The Taliban said in a statement 541 prisoners escaped through the tunnel which took months to construct, and were later moved in vehicles to safer locations.

It said the prisoners escaped over a four-and-a-half hour period during the night, meaning more than 100 prisoners an hour would have had to crawl out through a tunnel barely large enough to fit one man.

“Mujahideen started digging a 320-metre tunnel to the prison from the south side, which was completed after a five-month period, bypassing enemy checkposts and the Kandahar-Kabul main highway leading directly to the political prison,” the Taliban statement said.

“They moved people in several groups. They had a comfortable period of time to move that many people. It’s obviously very worrying with the timing around fighting season,” said a foreign official in Kandahar with knowledge of the incident.
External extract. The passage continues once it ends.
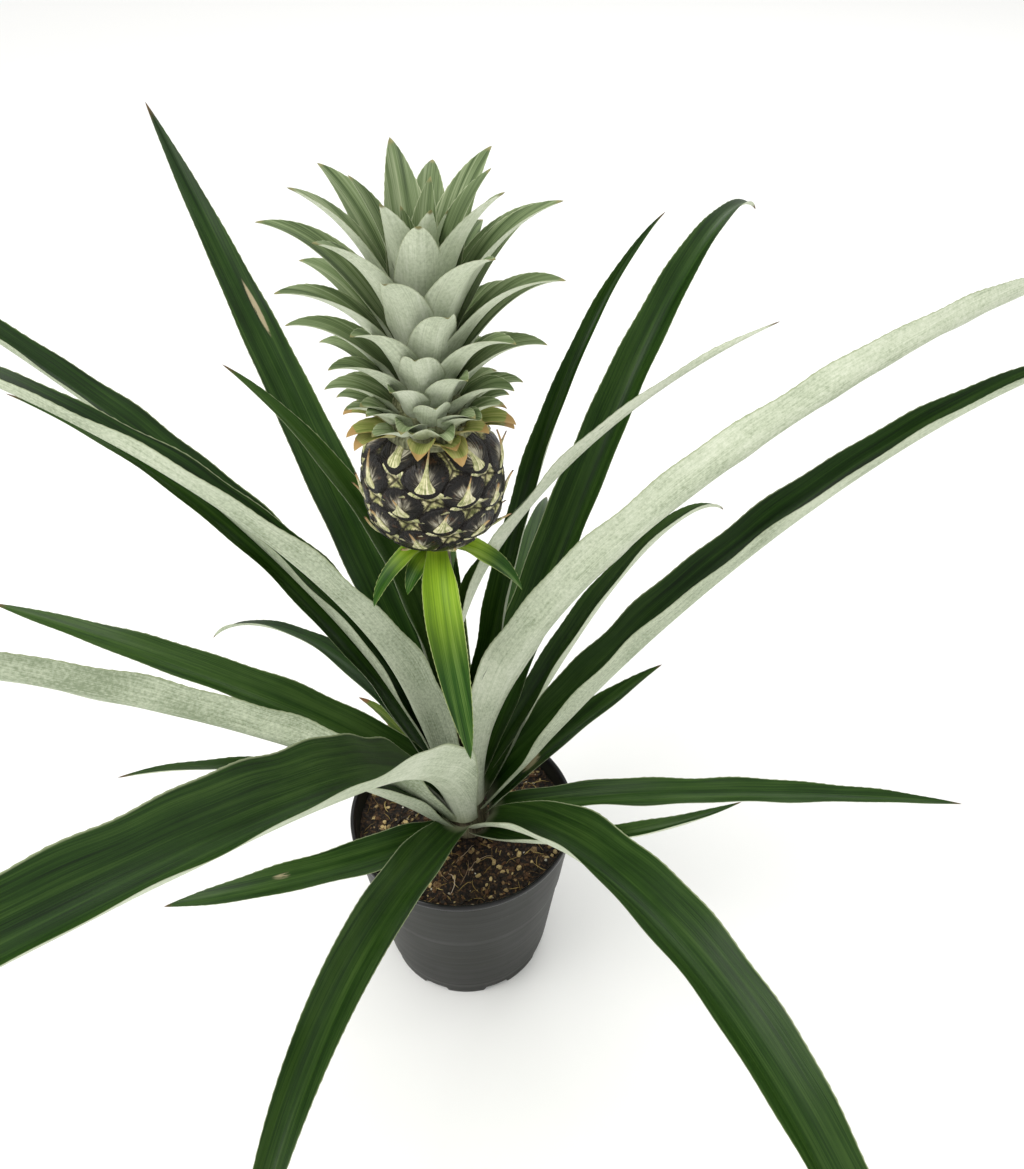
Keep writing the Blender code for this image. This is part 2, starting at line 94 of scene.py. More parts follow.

Wesa said of the 488 who had escaped, 13 were ordinary criminals and the rest were insurgents. Only 26 prisoners had so far been recaptured and two had been killed in a gunfight with security forces, he said.

“It is either a case of the jailers being financially motivated and being bribed, or a case of them being politically motivated,” said Waheed Mujhda, a Kabul-based analyst and expert on the Taliban.

Justice Ministry spokesman Farid Ahmad Najibi said he could not rule out the possibility guards had helped in the escape.





Published in The Express Tribune, April 26th, 2011.